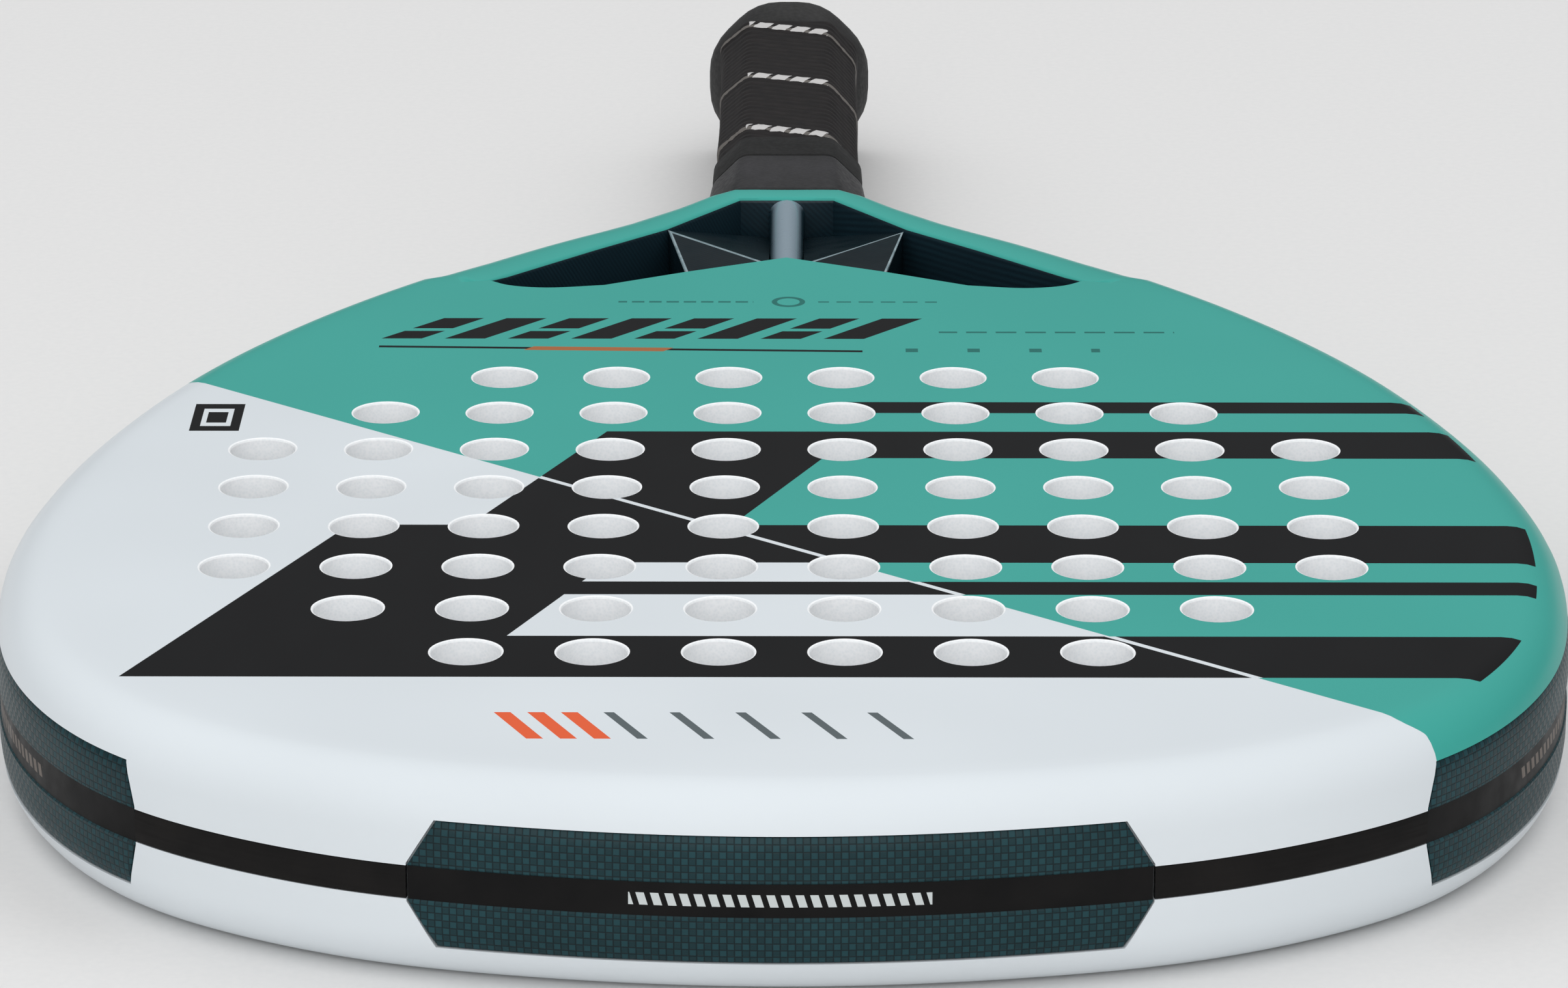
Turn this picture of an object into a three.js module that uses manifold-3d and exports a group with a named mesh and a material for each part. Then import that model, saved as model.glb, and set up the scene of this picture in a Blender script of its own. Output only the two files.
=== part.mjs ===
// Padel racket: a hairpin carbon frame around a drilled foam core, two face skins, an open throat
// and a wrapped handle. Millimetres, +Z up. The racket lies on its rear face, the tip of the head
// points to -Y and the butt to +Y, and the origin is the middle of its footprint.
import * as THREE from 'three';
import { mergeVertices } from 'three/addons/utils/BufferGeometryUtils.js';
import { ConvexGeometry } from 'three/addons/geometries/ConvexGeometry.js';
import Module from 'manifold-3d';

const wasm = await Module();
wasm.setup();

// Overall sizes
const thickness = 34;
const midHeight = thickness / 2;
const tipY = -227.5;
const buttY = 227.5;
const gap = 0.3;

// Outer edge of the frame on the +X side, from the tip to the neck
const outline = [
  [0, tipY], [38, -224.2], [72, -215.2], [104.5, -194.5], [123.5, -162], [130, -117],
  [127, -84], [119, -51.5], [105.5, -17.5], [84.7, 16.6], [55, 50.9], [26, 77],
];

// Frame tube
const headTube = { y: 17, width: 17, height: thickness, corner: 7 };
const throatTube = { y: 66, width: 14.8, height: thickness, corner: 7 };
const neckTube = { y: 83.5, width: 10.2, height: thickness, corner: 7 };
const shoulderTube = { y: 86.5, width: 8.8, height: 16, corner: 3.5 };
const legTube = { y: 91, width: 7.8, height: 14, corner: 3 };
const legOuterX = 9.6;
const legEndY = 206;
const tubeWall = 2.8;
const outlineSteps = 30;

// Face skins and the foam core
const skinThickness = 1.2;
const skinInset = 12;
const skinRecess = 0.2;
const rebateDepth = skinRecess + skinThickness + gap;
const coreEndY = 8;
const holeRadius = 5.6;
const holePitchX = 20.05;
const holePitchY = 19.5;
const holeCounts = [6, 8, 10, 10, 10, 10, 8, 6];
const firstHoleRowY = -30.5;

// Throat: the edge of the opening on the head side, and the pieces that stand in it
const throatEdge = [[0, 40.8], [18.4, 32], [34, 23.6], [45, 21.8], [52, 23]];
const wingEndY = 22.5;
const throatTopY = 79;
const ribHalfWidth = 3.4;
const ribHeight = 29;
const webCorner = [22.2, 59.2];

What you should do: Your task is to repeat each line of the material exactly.

Output of the exercise:
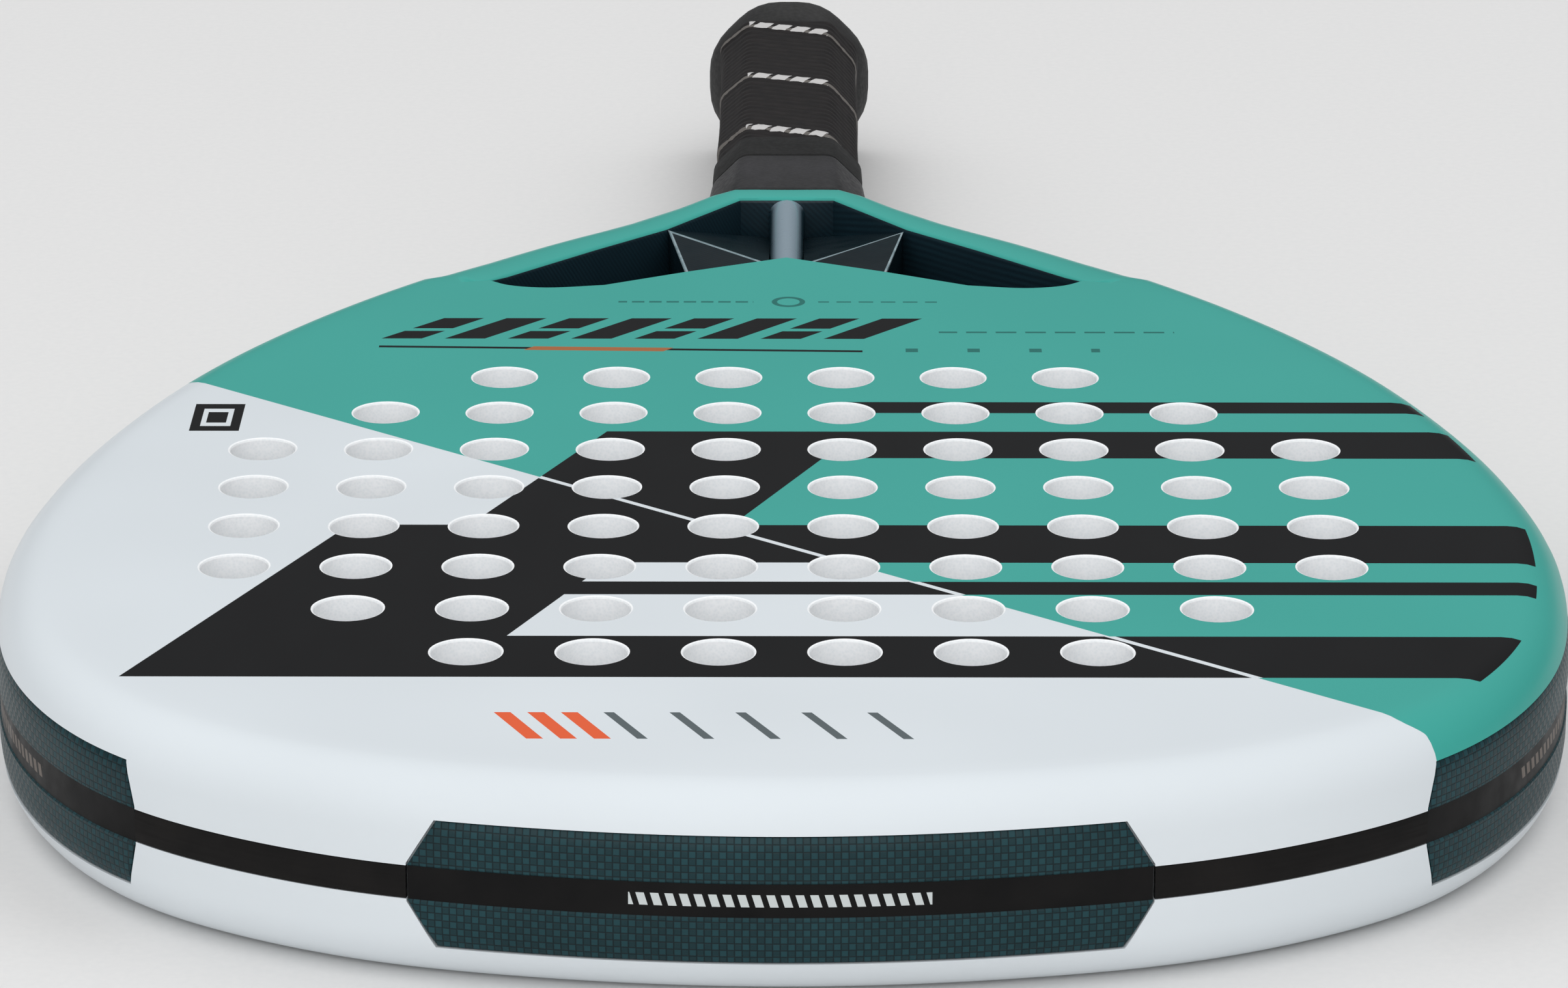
Turn this picture of an object into a three.js module that uses manifold-3d and exports a group with a named mesh and a material for each part. Then import that model, saved as model.glb, and set up the scene of this picture in a Blender script of its own. Output only the two files.
=== part.mjs ===
// Padel racket: a hairpin carbon frame around a drilled foam core, two face skins, an open throat
// and a wrapped handle. Millimetres, +Z up. The racket lies on its rear face, the tip of the head
// points to -Y and the butt to +Y, and the origin is the middle of its footprint.
import * as THREE from 'three';
import { mergeVertices } from 'three/addons/utils/BufferGeometryUtils.js';
import { ConvexGeometry } from 'three/addons/geometries/ConvexGeometry.js';
import Module from 'manifold-3d';

const wasm = await Module();
wasm.setup();

// Overall sizes
const thickness = 34;
const midHeight = thickness / 2;
const tipY = -227.5;
const buttY = 227.5;
const gap = 0.3;

// Outer edge of the frame on the +X side, from the tip to the neck
const outline = [
  [0, tipY], [38, -224.2], [72, -215.2], [104.5, -194.5], [123.5, -162], [130, -117],
  [127, -84], [119, -51.5], [105.5, -17.5], [84.7, 16.6], [55, 50.9], [26, 77],
];

// Frame tube
const headTube = { y: 17, width: 17, height: thickness, corner: 7 };
const throatTube = { y: 66, width: 14.8, height: thickness, corner: 7 };
const neckTube = { y: 83.5, width: 10.2, height: thickness, corner: 7 };
const shoulderTube = { y: 86.5, width: 8.8, height: 16, corner: 3.5 };
const legTube = { y: 91, width: 7.8, height: 14, corner: 3 };
const legOuterX = 9.6;
const legEndY = 206;
const tubeWall = 2.8;
const outlineSteps = 30;

// Face skins and the foam core
const skinThickness = 1.2;
const skinInset = 12;
const skinRecess = 0.2;
const rebateDepth = skinRecess + skinThickness + gap;
const coreEndY = 8;
const holeRadius = 5.6;
const holePitchX = 20.05;
const holePitchY = 19.5;
const holeCounts = [6, 8, 10, 10, 10, 10, 8, 6];
const firstHoleRowY = -30.5;

// Throat: the edge of the opening on the head side, and the pieces that stand in it
const throatEdge = [[0, 40.8], [18.4, 32], [34, 23.6], [45, 21.8], [52, 23]];
const wingEndY = 22.5;
const throatTopY = 79;
const ribHalfWidth = 3.4;
const ribHeight = 29;
const webCorner = [22.2, 59.2];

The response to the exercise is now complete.